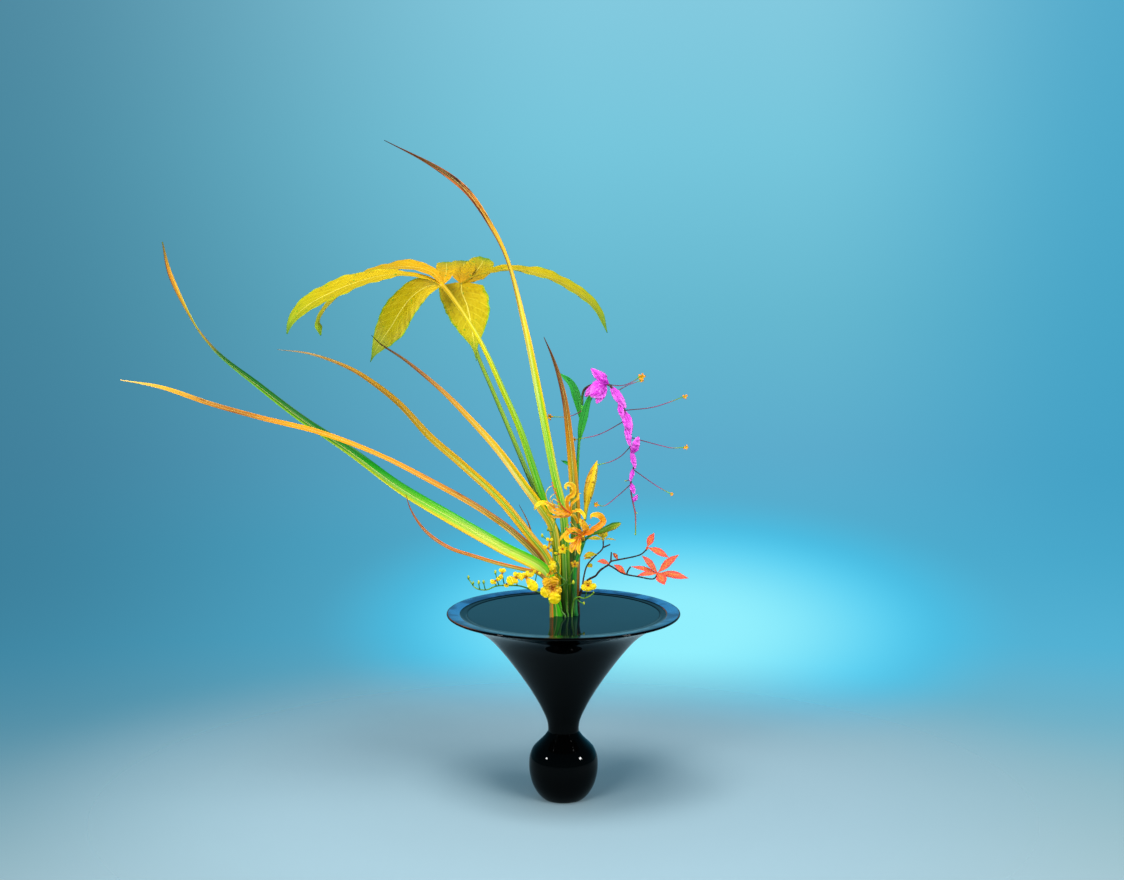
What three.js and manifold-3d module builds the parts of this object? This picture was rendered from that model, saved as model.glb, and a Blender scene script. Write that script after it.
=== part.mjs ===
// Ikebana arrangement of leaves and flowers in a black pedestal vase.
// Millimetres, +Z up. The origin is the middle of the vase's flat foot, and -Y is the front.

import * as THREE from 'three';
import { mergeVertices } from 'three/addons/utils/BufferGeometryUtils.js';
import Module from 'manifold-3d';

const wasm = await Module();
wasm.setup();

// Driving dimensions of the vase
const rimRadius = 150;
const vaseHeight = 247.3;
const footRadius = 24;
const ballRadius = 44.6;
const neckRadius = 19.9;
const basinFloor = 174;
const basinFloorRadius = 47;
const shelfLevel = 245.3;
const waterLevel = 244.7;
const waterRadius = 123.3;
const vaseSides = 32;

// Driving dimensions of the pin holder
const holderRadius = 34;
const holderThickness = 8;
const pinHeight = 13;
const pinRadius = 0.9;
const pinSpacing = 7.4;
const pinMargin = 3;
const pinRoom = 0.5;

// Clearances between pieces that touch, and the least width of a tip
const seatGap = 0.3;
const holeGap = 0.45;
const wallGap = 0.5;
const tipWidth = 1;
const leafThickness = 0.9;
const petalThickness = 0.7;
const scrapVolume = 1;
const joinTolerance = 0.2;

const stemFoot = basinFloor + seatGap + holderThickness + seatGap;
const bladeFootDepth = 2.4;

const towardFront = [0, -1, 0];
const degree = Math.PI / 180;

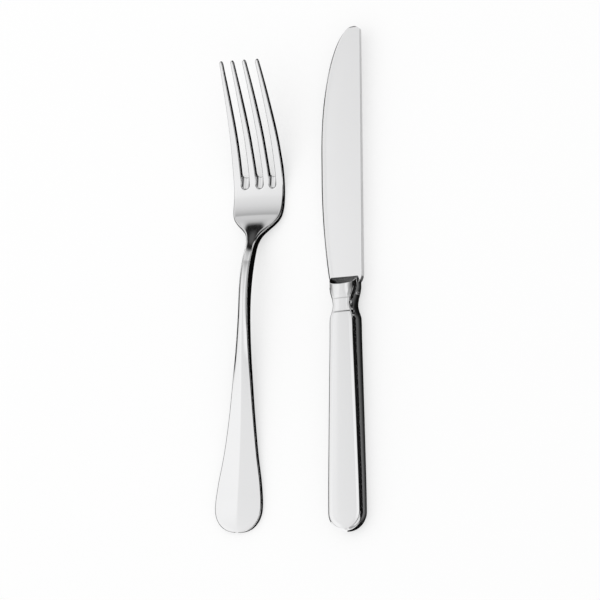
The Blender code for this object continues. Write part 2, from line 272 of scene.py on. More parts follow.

-------------------------

Written instruction:
Search the lines for the string "Write" and copy every line that has it.

Result of this exercise:
What three.js and manifold-3d module builds the parts of this object? This picture was rendered from that model, saved as model.glb, and a Blender scene script. Write that script after it.
The Blender code for this object continues. Write part 2, from line 272 of scene.py on. More parts follow.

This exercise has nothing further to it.